• _What you need to do_: Extract each line of the data and write it out again exactly.

• _Data segment_:
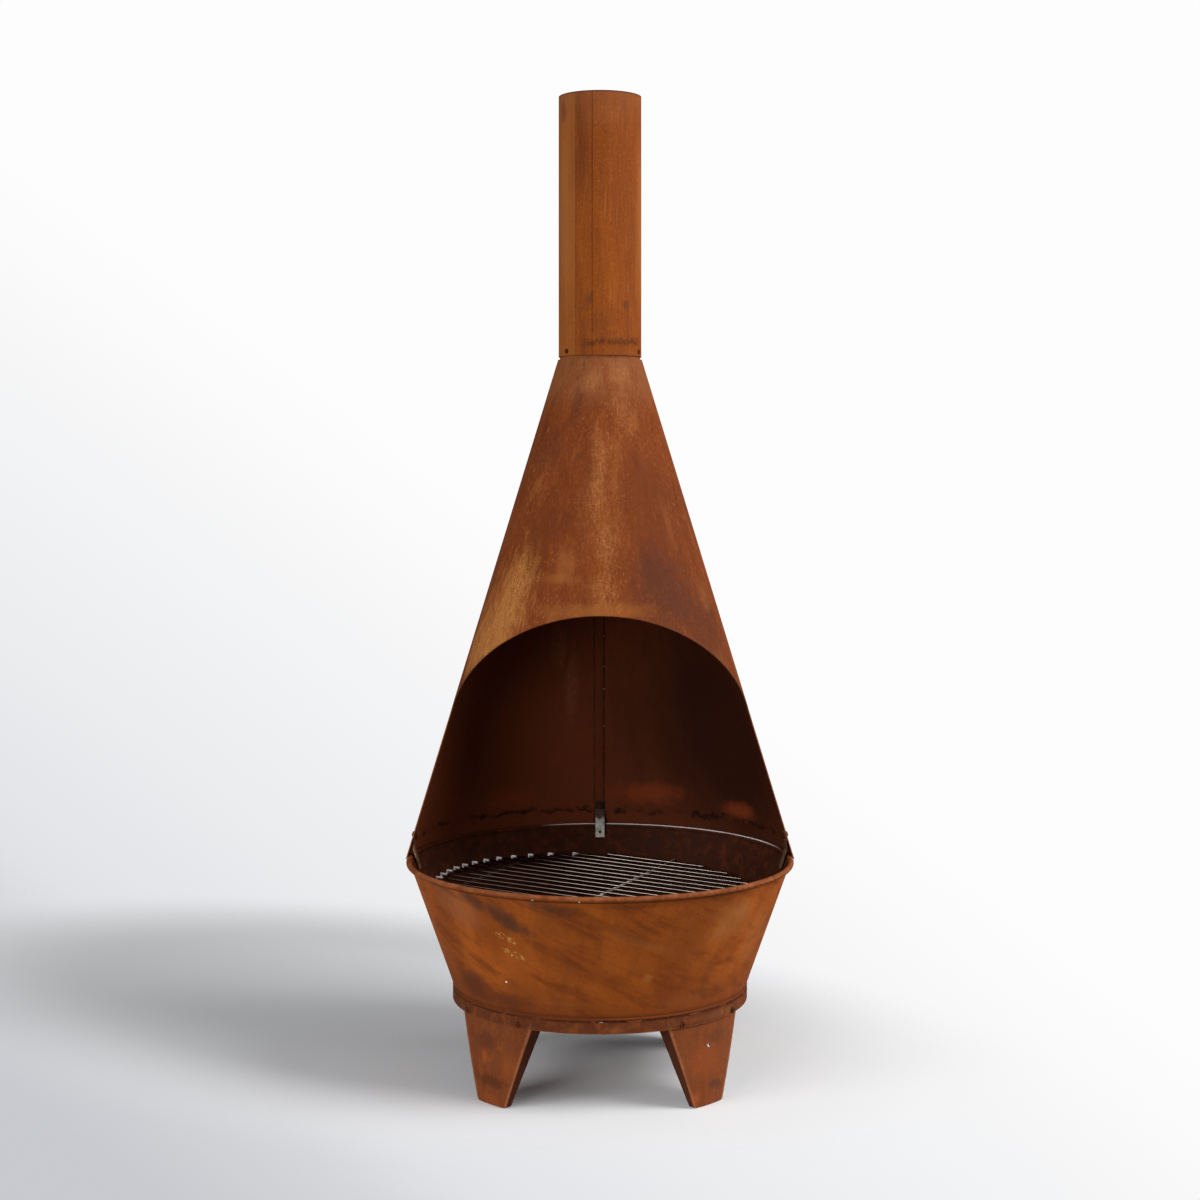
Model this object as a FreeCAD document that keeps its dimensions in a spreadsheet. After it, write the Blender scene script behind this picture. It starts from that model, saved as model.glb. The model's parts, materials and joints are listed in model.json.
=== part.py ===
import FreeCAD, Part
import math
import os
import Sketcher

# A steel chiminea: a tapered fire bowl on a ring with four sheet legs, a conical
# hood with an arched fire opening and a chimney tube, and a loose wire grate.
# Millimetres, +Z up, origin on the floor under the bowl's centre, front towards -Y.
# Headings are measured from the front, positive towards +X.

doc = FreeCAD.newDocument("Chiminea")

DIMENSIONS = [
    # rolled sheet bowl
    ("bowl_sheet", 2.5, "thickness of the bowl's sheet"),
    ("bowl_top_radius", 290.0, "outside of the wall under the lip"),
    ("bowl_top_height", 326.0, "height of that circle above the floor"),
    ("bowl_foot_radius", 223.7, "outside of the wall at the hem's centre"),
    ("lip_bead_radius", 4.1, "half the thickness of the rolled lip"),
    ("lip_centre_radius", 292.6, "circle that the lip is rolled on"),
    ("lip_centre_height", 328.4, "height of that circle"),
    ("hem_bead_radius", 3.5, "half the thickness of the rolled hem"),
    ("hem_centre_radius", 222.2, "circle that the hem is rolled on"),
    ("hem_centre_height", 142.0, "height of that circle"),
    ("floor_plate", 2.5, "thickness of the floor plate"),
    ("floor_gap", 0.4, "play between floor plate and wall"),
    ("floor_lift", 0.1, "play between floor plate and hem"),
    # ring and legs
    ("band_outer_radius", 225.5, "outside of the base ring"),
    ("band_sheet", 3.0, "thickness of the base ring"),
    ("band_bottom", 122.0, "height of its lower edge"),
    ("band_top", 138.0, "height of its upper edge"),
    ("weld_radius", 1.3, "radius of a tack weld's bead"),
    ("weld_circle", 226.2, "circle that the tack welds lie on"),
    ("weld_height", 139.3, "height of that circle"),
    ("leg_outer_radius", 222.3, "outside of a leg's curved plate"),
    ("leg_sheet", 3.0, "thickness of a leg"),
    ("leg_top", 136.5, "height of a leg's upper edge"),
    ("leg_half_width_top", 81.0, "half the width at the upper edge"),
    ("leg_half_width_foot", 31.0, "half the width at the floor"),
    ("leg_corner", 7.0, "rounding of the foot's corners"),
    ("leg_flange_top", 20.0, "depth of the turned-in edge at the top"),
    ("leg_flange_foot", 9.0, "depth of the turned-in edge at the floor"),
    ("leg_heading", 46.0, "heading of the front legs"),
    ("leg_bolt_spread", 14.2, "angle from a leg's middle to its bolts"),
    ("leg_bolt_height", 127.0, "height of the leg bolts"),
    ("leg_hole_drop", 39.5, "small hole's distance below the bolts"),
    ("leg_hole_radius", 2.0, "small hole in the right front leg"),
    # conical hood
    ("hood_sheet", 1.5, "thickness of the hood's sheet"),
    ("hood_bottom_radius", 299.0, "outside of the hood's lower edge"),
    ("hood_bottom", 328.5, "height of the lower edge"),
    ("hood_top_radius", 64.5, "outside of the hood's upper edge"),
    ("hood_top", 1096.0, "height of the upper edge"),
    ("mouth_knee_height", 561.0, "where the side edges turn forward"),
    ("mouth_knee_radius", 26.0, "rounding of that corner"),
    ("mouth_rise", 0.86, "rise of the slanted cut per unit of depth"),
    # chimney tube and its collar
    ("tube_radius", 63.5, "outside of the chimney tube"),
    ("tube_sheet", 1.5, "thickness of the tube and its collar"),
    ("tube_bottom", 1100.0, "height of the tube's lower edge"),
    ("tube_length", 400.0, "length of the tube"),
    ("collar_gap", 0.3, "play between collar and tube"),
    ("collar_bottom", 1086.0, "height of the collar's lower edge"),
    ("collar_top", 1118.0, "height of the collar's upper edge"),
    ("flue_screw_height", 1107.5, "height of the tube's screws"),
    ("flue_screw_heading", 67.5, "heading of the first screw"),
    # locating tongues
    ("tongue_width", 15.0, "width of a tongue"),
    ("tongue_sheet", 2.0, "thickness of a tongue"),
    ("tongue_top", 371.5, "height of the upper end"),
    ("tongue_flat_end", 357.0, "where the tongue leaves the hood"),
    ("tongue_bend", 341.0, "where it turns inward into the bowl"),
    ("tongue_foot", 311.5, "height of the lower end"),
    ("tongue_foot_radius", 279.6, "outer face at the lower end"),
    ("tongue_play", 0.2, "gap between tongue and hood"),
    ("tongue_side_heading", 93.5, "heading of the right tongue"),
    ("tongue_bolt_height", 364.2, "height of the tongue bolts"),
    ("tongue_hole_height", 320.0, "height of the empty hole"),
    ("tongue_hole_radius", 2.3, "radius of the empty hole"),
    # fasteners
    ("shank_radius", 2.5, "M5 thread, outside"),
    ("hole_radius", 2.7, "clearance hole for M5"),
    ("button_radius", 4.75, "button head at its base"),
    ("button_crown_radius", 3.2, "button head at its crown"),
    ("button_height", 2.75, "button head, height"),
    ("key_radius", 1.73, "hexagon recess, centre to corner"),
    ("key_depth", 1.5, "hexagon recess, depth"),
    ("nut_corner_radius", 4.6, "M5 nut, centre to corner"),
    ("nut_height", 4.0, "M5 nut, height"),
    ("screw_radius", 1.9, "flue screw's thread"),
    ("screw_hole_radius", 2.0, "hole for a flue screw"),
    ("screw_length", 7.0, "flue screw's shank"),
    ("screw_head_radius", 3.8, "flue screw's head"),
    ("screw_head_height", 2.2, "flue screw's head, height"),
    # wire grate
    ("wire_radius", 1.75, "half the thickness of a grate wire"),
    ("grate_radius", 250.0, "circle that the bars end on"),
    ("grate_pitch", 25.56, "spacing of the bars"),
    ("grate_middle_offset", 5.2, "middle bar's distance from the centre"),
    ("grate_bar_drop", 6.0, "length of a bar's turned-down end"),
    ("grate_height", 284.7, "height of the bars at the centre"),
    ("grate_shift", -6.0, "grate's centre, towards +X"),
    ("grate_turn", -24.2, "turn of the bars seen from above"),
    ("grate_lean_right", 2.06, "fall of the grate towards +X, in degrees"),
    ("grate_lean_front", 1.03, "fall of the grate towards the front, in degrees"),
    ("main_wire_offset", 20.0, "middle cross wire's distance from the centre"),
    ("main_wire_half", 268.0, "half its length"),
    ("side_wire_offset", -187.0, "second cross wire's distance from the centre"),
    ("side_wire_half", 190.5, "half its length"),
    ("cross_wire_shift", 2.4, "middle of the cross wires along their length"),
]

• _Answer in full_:
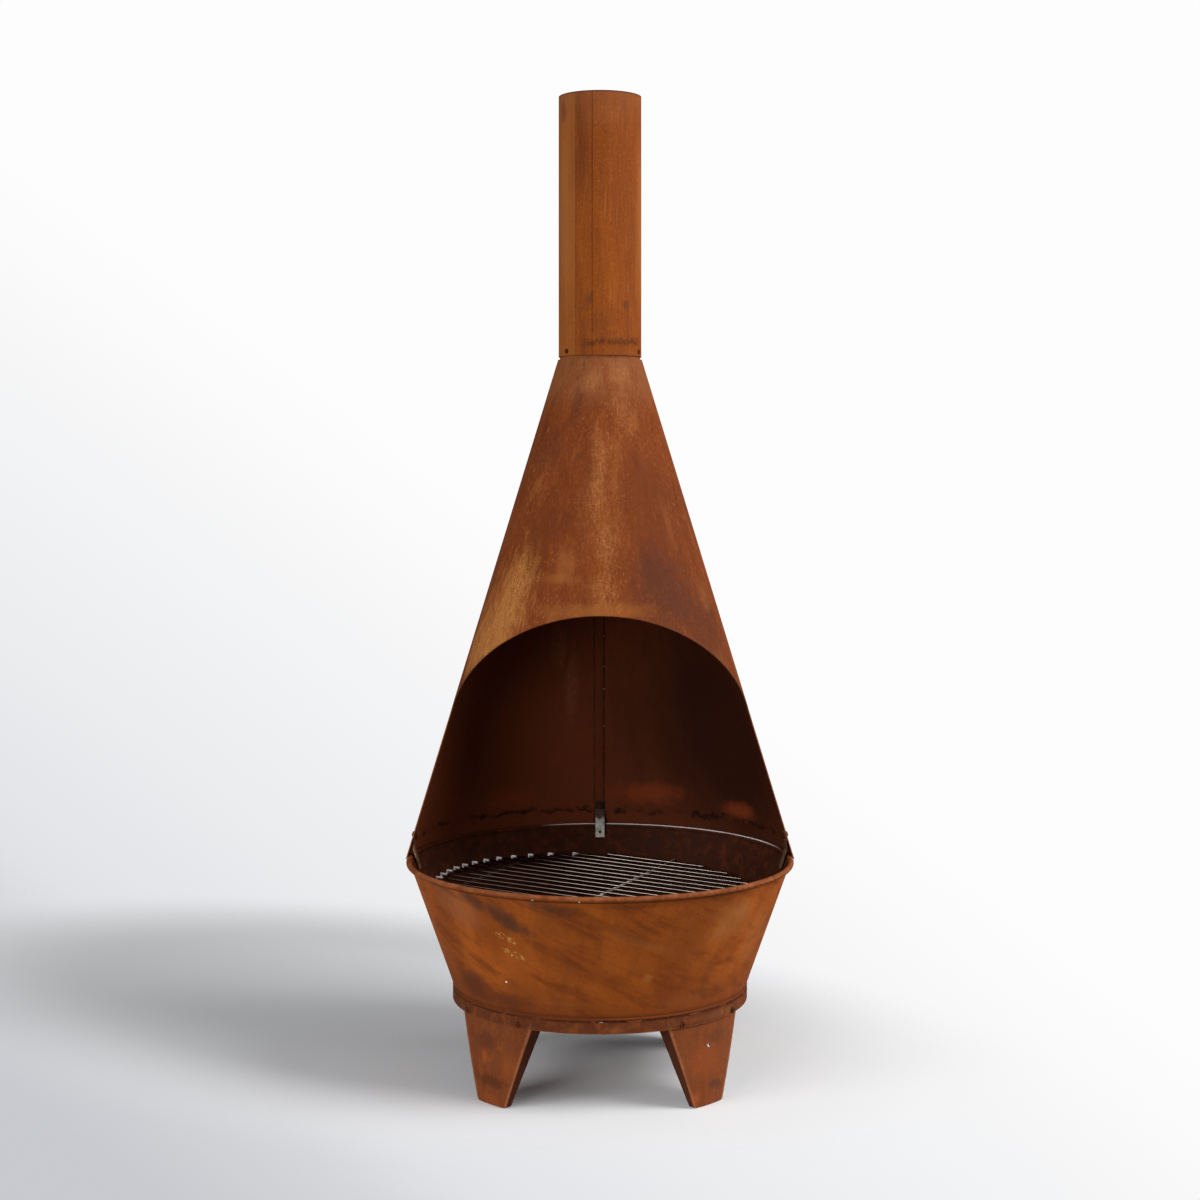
Model this object as a FreeCAD document that keeps its dimensions in a spreadsheet. After it, write the Blender scene script behind this picture. It starts from that model, saved as model.glb. The model's parts, materials and joints are listed in model.json.
=== part.py ===
import FreeCAD, Part
import math
import os
import Sketcher

# A steel chiminea: a tapered fire bowl on a ring with four sheet legs, a conical
# hood with an arched fire opening and a chimney tube, and a loose wire grate.
# Millimetres, +Z up, origin on the floor under the bowl's centre, front towards -Y.
# Headings are measured from the front, positive towards +X.

doc = FreeCAD.newDocument("Chiminea")

DIMENSIONS = [
    # rolled sheet bowl
    ("bowl_sheet", 2.5, "thickness of the bowl's sheet"),
    ("bowl_top_radius", 290.0, "outside of the wall under the lip"),
    ("bowl_top_height", 326.0, "height of that circle above the floor"),
    ("bowl_foot_radius", 223.7, "outside of the wall at the hem's centre"),
    ("lip_bead_radius", 4.1, "half the thickness of the rolled lip"),
    ("lip_centre_radius", 292.6, "circle that the lip is rolled on"),
    ("lip_centre_height", 328.4, "height of that circle"),
    ("hem_bead_radius", 3.5, "half the thickness of the rolled hem"),
    ("hem_centre_radius", 222.2, "circle that the hem is rolled on"),
    ("hem_centre_height", 142.0, "height of that circle"),
    ("floor_plate", 2.5, "thickness of the floor plate"),
    ("floor_gap", 0.4, "play between floor plate and wall"),
    ("floor_lift", 0.1, "play between floor plate and hem"),
    # ring and legs
    ("band_outer_radius", 225.5, "outside of the base ring"),
    ("band_sheet", 3.0, "thickness of the base ring"),
    ("band_bottom", 122.0, "height of its lower edge"),
    ("band_top", 138.0, "height of its upper edge"),
    ("weld_radius", 1.3, "radius of a tack weld's bead"),
    ("weld_circle", 226.2, "circle that the tack welds lie on"),
    ("weld_height", 139.3, "height of that circle"),
    ("leg_outer_radius", 222.3, "outside of a leg's curved plate"),
    ("leg_sheet", 3.0, "thickness of a leg"),
    ("leg_top", 136.5, "height of a leg's upper edge"),
    ("leg_half_width_top", 81.0, "half the width at the upper edge"),
    ("leg_half_width_foot", 31.0, "half the width at the floor"),
    ("leg_corner", 7.0, "rounding of the foot's corners"),
    ("leg_flange_top", 20.0, "depth of the turned-in edge at the top"),
    ("leg_flange_foot", 9.0, "depth of the turned-in edge at the floor"),
    ("leg_heading", 46.0, "heading of the front legs"),
    ("leg_bolt_spread", 14.2, "angle from a leg's middle to its bolts"),
    ("leg_bolt_height", 127.0, "height of the leg bolts"),
    ("leg_hole_drop", 39.5, "small hole's distance below the bolts"),
    ("leg_hole_radius", 2.0, "small hole in the right front leg"),
    # conical hood
    ("hood_sheet", 1.5, "thickness of the hood's sheet"),
    ("hood_bottom_radius", 299.0, "outside of the hood's lower edge"),
    ("hood_bottom", 328.5, "height of the lower edge"),
    ("hood_top_radius", 64.5, "outside of the hood's upper edge"),
    ("hood_top", 1096.0, "height of the upper edge"),
    ("mouth_knee_height", 561.0, "where the side edges turn forward"),
    ("mouth_knee_radius", 26.0, "rounding of that corner"),
    ("mouth_rise", 0.86, "rise of the slanted cut per unit of depth"),
    # chimney tube and its collar
    ("tube_radius", 63.5, "outside of the chimney tube"),
    ("tube_sheet", 1.5, "thickness of the tube and its collar"),
    ("tube_bottom", 1100.0, "height of the tube's lower edge"),
    ("tube_length", 400.0, "length of the tube"),
    ("collar_gap", 0.3, "play between collar and tube"),
    ("collar_bottom", 1086.0, "height of the collar's lower edge"),
    ("collar_top", 1118.0, "height of the collar's upper edge"),
    ("flue_screw_height", 1107.5, "height of the tube's screws"),
    ("flue_screw_heading", 67.5, "heading of the first screw"),
    # locating tongues
    ("tongue_width", 15.0, "width of a tongue"),
    ("tongue_sheet", 2.0, "thickness of a tongue"),
    ("tongue_top", 371.5, "height of the upper end"),
    ("tongue_flat_end", 357.0, "where the tongue leaves the hood"),
    ("tongue_bend", 341.0, "where it turns inward into the bowl"),
    ("tongue_foot", 311.5, "height of the lower end"),
    ("tongue_foot_radius", 279.6, "outer face at the lower end"),
    ("tongue_play", 0.2, "gap between tongue and hood"),
    ("tongue_side_heading", 93.5, "heading of the right tongue"),
    ("tongue_bolt_height", 364.2, "height of the tongue bolts"),
    ("tongue_hole_height", 320.0, "height of the empty hole"),
    ("tongue_hole_radius", 2.3, "radius of the empty hole"),
    # fasteners
    ("shank_radius", 2.5, "M5 thread, outside"),
    ("hole_radius", 2.7, "clearance hole for M5"),
    ("button_radius", 4.75, "button head at its base"),
    ("button_crown_radius", 3.2, "button head at its crown"),
    ("button_height", 2.75, "button head, height"),
    ("key_radius", 1.73, "hexagon recess, centre to corner"),
    ("key_depth", 1.5, "hexagon recess, depth"),
    ("nut_corner_radius", 4.6, "M5 nut, centre to corner"),
    ("nut_height", 4.0, "M5 nut, height"),
    ("screw_radius", 1.9, "flue screw's thread"),
    ("screw_hole_radius", 2.0, "hole for a flue screw"),
    ("screw_length", 7.0, "flue screw's shank"),
    ("screw_head_radius", 3.8, "flue screw's head"),
    ("screw_head_height", 2.2, "flue screw's head, height"),
    # wire grate
    ("wire_radius", 1.75, "half the thickness of a grate wire"),
    ("grate_radius", 250.0, "circle that the bars end on"),
    ("grate_pitch", 25.56, "spacing of the bars"),
    ("grate_middle_offset", 5.2, "middle bar's distance from the centre"),
    ("grate_bar_drop", 6.0, "length of a bar's turned-down end"),
    ("grate_height", 284.7, "height of the bars at the centre"),
    ("grate_shift", -6.0, "grate's centre, towards +X"),
    ("grate_turn", -24.2, "turn of the bars seen from above"),
    ("grate_lean_right", 2.06, "fall of the grate towards +X, in degrees"),
    ("grate_lean_front", 1.03, "fall of the grate towards the front, in degrees"),
    ("main_wire_offset", 20.0, "middle cross wire's distance from the centre"),
    ("main_wire_half", 268.0, "half its length"),
    ("side_wire_offset", -187.0, "second cross wire's distance from the centre"),
    ("side_wire_half", 190.5, "half its length"),
    ("cross_wire_shift", 2.4, "middle of the cross wires along their length"),
]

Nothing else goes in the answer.